___ SOURCE DATA ___
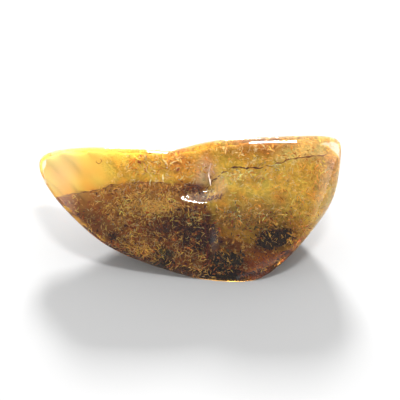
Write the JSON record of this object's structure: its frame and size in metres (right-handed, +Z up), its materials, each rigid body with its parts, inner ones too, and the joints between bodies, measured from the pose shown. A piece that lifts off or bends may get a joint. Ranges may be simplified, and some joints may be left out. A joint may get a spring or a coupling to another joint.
{
  "type": "amber stone",
  "caption": "Polished free-form amber stone with dark plant crumbs sealed inside, lying on its broad, nearly flat underside.",
  "frame": {"origin": "under the middle of the stone's box, on the surface that it rests on", "axes": "+X along the stone towards its blunt end, +Y to its back, +Z up"},
  "size_m": [0.0446, 0.0162, 0.0143],
  "materials": {
    "amber": "polished honey-coloured fossil resin, see-through, with dust, flakes and bubbles inside",
    "plant_crumbs": "dark, rough bark and plant crumbs sealed in the resin"
  },
  "bodies": {
    "root": {"amber_front_half": "amber", "amber_back_half": "amber", "crumbs_centre": "plant_crumbs", "crumbs_low": "plant_crumbs", "crumbs_right": "plant_crumbs"}
  },
  "joints": []
}
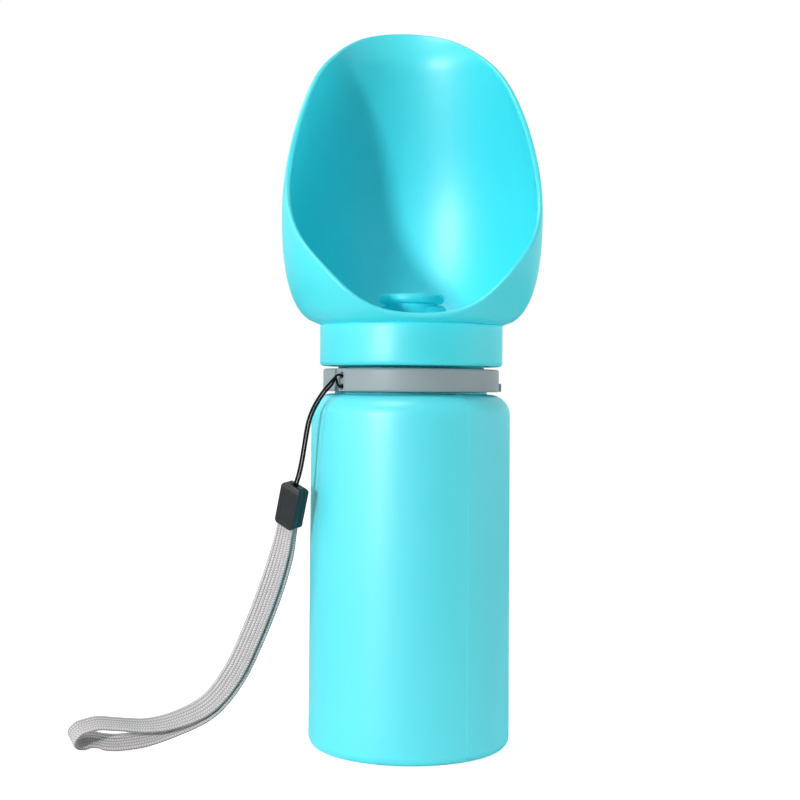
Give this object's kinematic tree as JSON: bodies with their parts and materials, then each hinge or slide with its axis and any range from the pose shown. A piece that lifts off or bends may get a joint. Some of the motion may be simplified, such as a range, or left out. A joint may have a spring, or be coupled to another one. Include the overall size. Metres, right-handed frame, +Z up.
{
  "type": "dog travel water bottle",
  "caption": "Soft squeeze bottle with a screw-on drinking scoop, a pull-up valve in the scoop's floor, and a wrist strap on a ring that turns round the neck.",
  "frame": {"origin": "centre of the bottle's foot, on the surface it stands on", "axes": "+Z up the bottle; the scoop opens towards -Y; the strap hangs on the -X side"},
  "size_m": [0.1636, 0.0816, 0.2593],
  "materials": {
    "silicone_bottle": "soft matte silicone, slightly translucent",
    "silicone_scoop": "soft matte silicone, slightly translucent",
    "hard_plastic_aqua": "moulded, satin",
    "valve_plastic": "moulded, satin",
    "ring_plastic": "moulded, satin",
    "seal_silicone": "soft, matte",
    "cord_nylon": "braided, matte",
    "clip_plastic": "moulded, fine grain",
    "strap_webbing": "flat braid, matte"
  },
  "bodies": {
    "bottle": {"bottle_body": "silicone_bottle", "neck_sleeve": "hard_plastic_aqua"},
    "lanyard": {"lanyard_ring": "ring_plastic", "lanyard_cord": "cord_nylon", "cord_knot": "cord_nylon", "clip_front": "clip_plastic", "clip_back": "clip_plastic", "wrist_strap": "strap_webbing"},
    "cap_seal": {"cap_gasket": "seal_silicone"},
    "cap": {"screw_cap": "hard_plastic_aqua", "drinking_scoop": "silicone_scoop", "valve_o_ring": "seal_silicone"},
    "valve": {"pull_valve": "valve_plastic"}
  },
  "joints": [
    {"name": "ring_turn", "type": "hinge", "parent": "bottle", "child": "lanyard", "pos_m": [0, 0, 0.1287], "axis": [0, 0, 1], "continuous": true},
    {"name": "cap_lift", "type": "slide", "parent": "bottle", "child": "cap_seal", "axis": [0, 0, 1], "range_m": [0, 0.012]},
    {"name": "cap_turn", "type": "hinge", "parent": "cap_seal", "child": "cap", "pos_m": [0, 0, 0.14], "axis": [0, 0, 1], "range_deg": [0, 1080]},
    {"name": "valve_pull", "type": "slide", "parent": "cap", "child": "valve", "axis": [0, 0, 1], "range_m": [0, 0.004]}
  ],
  "couplings": [
    {"joint": "cap_lift", "follows": "cap_turn", "m_per_rad": 0.0006366}
  ]
}
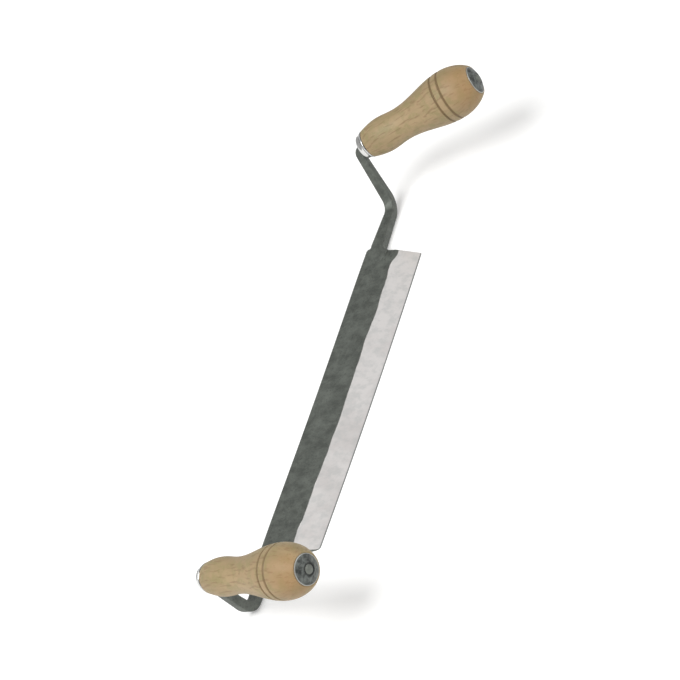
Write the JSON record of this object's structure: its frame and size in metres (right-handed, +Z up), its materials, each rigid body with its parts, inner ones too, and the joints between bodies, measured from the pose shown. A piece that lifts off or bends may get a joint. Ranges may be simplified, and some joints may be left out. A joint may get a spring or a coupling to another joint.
{
  "type": "debarking knife",
  "caption": "Two-handed debarking drawknife: straight forged blade with a ground bevel, bent tangs, turned wooden handles, ferrules and domed end caps.",
  "frame": {"origin": "centre of the blade's flat underside", "axes": "+X along the blade towards the right handle, -Y towards the cutting edge and the handles' far ends, +Z up from the flat underside to the bevelled face"},
  "size_m": [0.4862, 0.1025, 0.0854],
  "materials": {
    "forged_steel": "dark forge scale, with a bright ground bevel",
    "beech": "turned beech, thin satin lacquer",
    "plated_ferrule": "bright nickel plate",
    "dark_cap": "dark mottled iron"
  },
  "bodies": {
    "root": {"blade": "forged_steel", "handle_left": "beech", "handle_right": "beech", "ferrule_left": "plated_ferrule", "ferrule_right": "plated_ferrule", "end_cap_left": "dark_cap", "end_cap_right": "dark_cap"}
  },
  "joints": []
}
___
WHAT TO WORK ON:
Take the listing above and write it out again exactly.

RESPONSE:
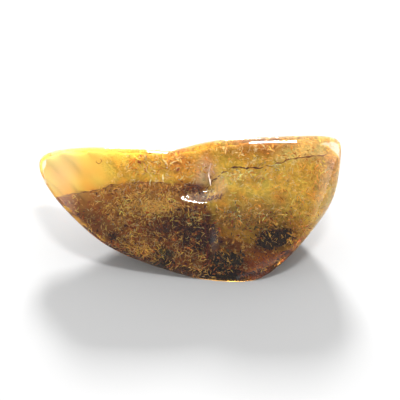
Write the JSON record of this object's structure: its frame and size in metres (right-handed, +Z up), its materials, each rigid body with its parts, inner ones too, and the joints between bodies, measured from the pose shown. A piece that lifts off or bends may get a joint. Ranges may be simplified, and some joints may be left out. A joint may get a spring or a coupling to another joint.
{
  "type": "amber stone",
  "caption": "Polished free-form amber stone with dark plant crumbs sealed inside, lying on its broad, nearly flat underside.",
  "frame": {"origin": "under the middle of the stone's box, on the surface that it rests on", "axes": "+X along the stone towards its blunt end, +Y to its back, +Z up"},
  "size_m": [0.0446, 0.0162, 0.0143],
  "materials": {
    "amber": "polished honey-coloured fossil resin, see-through, with dust, flakes and bubbles inside",
    "plant_crumbs": "dark, rough bark and plant crumbs sealed in the resin"
  },
  "bodies": {
    "root": {"amber_front_half": "amber", "amber_back_half": "amber", "crumbs_centre": "plant_crumbs", "crumbs_low": "plant_crumbs", "crumbs_right": "plant_crumbs"}
  },
  "joints": []
}
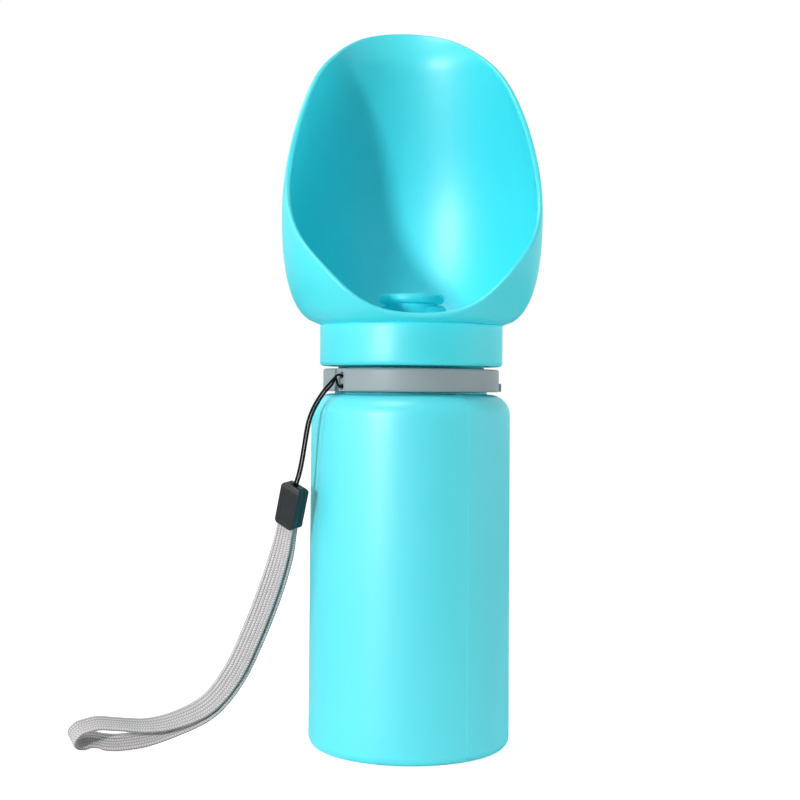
Give this object's kinematic tree as JSON: bodies with their parts and materials, then each hinge or slide with its axis and any range from the pose shown. A piece that lifts off or bends may get a joint. Some of the motion may be simplified, such as a range, or left out. A joint may have a spring, or be coupled to another one. Include the overall size. Metres, right-handed frame, +Z up.
{
  "type": "dog travel water bottle",
  "caption": "Soft squeeze bottle with a screw-on drinking scoop, a pull-up valve in the scoop's floor, and a wrist strap on a ring that turns round the neck.",
  "frame": {"origin": "centre of the bottle's foot, on the surface it stands on", "axes": "+Z up the bottle; the scoop opens towards -Y; the strap hangs on the -X side"},
  "size_m": [0.1636, 0.0816, 0.2593],
  "materials": {
    "silicone_bottle": "soft matte silicone, slightly translucent",
    "silicone_scoop": "soft matte silicone, slightly translucent",
    "hard_plastic_aqua": "moulded, satin",
    "valve_plastic": "moulded, satin",
    "ring_plastic": "moulded, satin",
    "seal_silicone": "soft, matte",
    "cord_nylon": "braided, matte",
    "clip_plastic": "moulded, fine grain",
    "strap_webbing": "flat braid, matte"
  },
  "bodies": {
    "bottle": {"bottle_body": "silicone_bottle", "neck_sleeve": "hard_plastic_aqua"},
    "lanyard": {"lanyard_ring": "ring_plastic", "lanyard_cord": "cord_nylon", "cord_knot": "cord_nylon", "clip_front": "clip_plastic", "clip_back": "clip_plastic", "wrist_strap": "strap_webbing"},
    "cap_seal": {"cap_gasket": "seal_silicone"},
    "cap": {"screw_cap": "hard_plastic_aqua", "drinking_scoop": "silicone_scoop", "valve_o_ring": "seal_silicone"},
    "valve": {"pull_valve": "valve_plastic"}
  },
  "joints": [
    {"name": "ring_turn", "type": "hinge", "parent": "bottle", "child": "lanyard", "pos_m": [0, 0, 0.1287], "axis": [0, 0, 1], "continuous": true},
    {"name": "cap_lift", "type": "slide", "parent": "bottle", "child": "cap_seal", "axis": [0, 0, 1], "range_m": [0, 0.012]},
    {"name": "cap_turn", "type": "hinge", "parent": "cap_seal", "child": "cap", "pos_m": [0, 0, 0.14], "axis": [0, 0, 1], "range_deg": [0, 1080]},
    {"name": "valve_pull", "type": "slide", "parent": "cap", "child": "valve", "axis": [0, 0, 1], "range_m": [0, 0.004]}
  ],
  "couplings": [
    {"joint": "cap_lift", "follows": "cap_turn", "m_per_rad": 0.0006366}
  ]
}
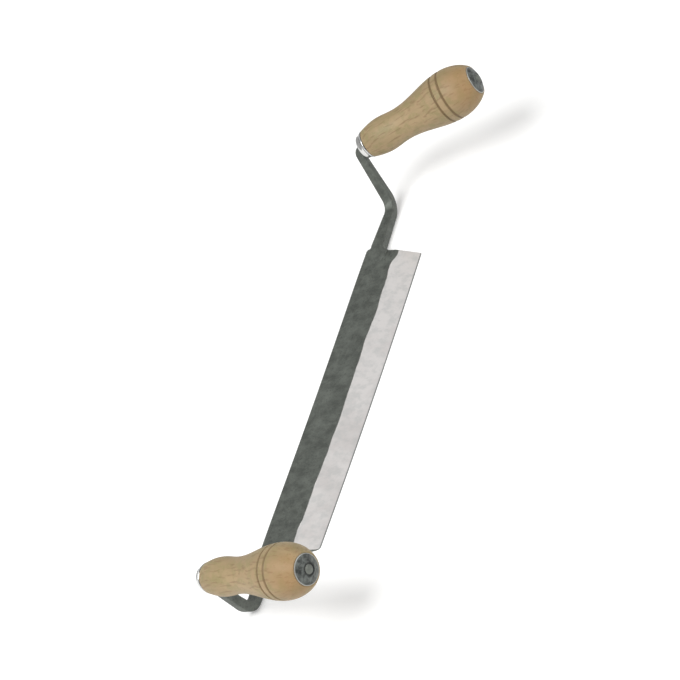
Write the JSON record of this object's structure: its frame and size in metres (right-handed, +Z up), its materials, each rigid body with its parts, inner ones too, and the joints between bodies, measured from the pose shown. A piece that lifts off or bends may get a joint. Ranges may be simplified, and some joints may be left out. A joint may get a spring or a coupling to another joint.
{
  "type": "debarking knife",
  "caption": "Two-handed debarking drawknife: straight forged blade with a ground bevel, bent tangs, turned wooden handles, ferrules and domed end caps.",
  "frame": {"origin": "centre of the blade's flat underside", "axes": "+X along the blade towards the right handle, -Y towards the cutting edge and the handles' far ends, +Z up from the flat underside to the bevelled face"},
  "size_m": [0.4862, 0.1025, 0.0854],
  "materials": {
    "forged_steel": "dark forge scale, with a bright ground bevel",
    "beech": "turned beech, thin satin lacquer",
    "plated_ferrule": "bright nickel plate",
    "dark_cap": "dark mottled iron"
  },
  "bodies": {
    "root": {"blade": "forged_steel", "handle_left": "beech", "handle_right": "beech", "ferrule_left": "plated_ferrule", "ferrule_right": "plated_ferrule", "end_cap_left": "dark_cap", "end_cap_right": "dark_cap"}
  },
  "joints": []
}